Но тогда же я обрела на всю жизнь друзей и коллег, которые всегда меня поддерживали и помогали мне: в Питере — прозаики Николай Крыщук, Андрей Арьев, Самуил Лурье, боюсь продолжить список, он очень велик, в Эстонии — Леэло Тунгал — моя подруга со студенческих времен, Арво Валтон, Тээт Каллас, Энн Ветемаа и многие-многие другие и в Эстонии, и в России.
Всё самым резким образом изменилось с конца 80-х. В Москве мой друг литератор Сергей Смоляницкий выпустил мою книгу об отце «В пересчете на боль» тиражом 50 тысяч экземпляров, и они разошлись. Сергей Юрский, приехав на гастроли в Таллинн, попросил познакомить меня с ним, поскольку ему очень понравилась эта книга, со мной познакомились и начали переписываться Натан Эйдельман, Давид Самойлов, Булат Окуджава, я стала постоянным гостем передач Майи Пешковой на «Эхе Москвы». Меня пригласили участвовать в воскрешении в Питере журнала «Ленинград». Я познакомилась и подружилась со многими моими литературными кумирами, стала печататься во всех толстых журналах Москвы и Питера.
Пришла пора прозы — рассказы, романы, эссе. Книги выходили одна за другой. В мою жизнь вошел новый юный друг — Юку-Калле Райд, который стал первым переводить меня на эстонский язык. Началось сотрудничество с газетой KesKus, потом Postimees. Затем судьба свела меня с Ингрид Вельбаум-Стауб, которая переводит все мои сочинения. Стихи в последних романах перевели Эда Ахи и Маарья Кангро.
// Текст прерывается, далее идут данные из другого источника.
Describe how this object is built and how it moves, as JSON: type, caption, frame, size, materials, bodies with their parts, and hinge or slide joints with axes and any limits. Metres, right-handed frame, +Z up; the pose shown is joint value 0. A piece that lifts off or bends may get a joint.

Ингрид сделала достоянием эстонского читателя романы «Наши мамы покупали вещи, чтобы не было войны» — «Meie emad ostsid asju, et ei tuleks sõda», «Мраморный лебедь» — «Marmorluik», «Пограничная любовь» — «Piiriarmastus», «Самсон выходит из парикмахерской» — «Simson lahkub juuksurist». Юку-Калле перевел сборники эссе «Сорок градусов» — «Siilid uudus”, „Русская рулетка» — „Vene rulett”, „Любовь в русской литературе» — „Armastus vene kirjanduses”. Началась счастливая пора, которая длится и длится, я знаю, что всякая моя новая вещь непременно обретет издателя… Я печатаюсь у друзей — и в России, и в Эстонии, это самое главное…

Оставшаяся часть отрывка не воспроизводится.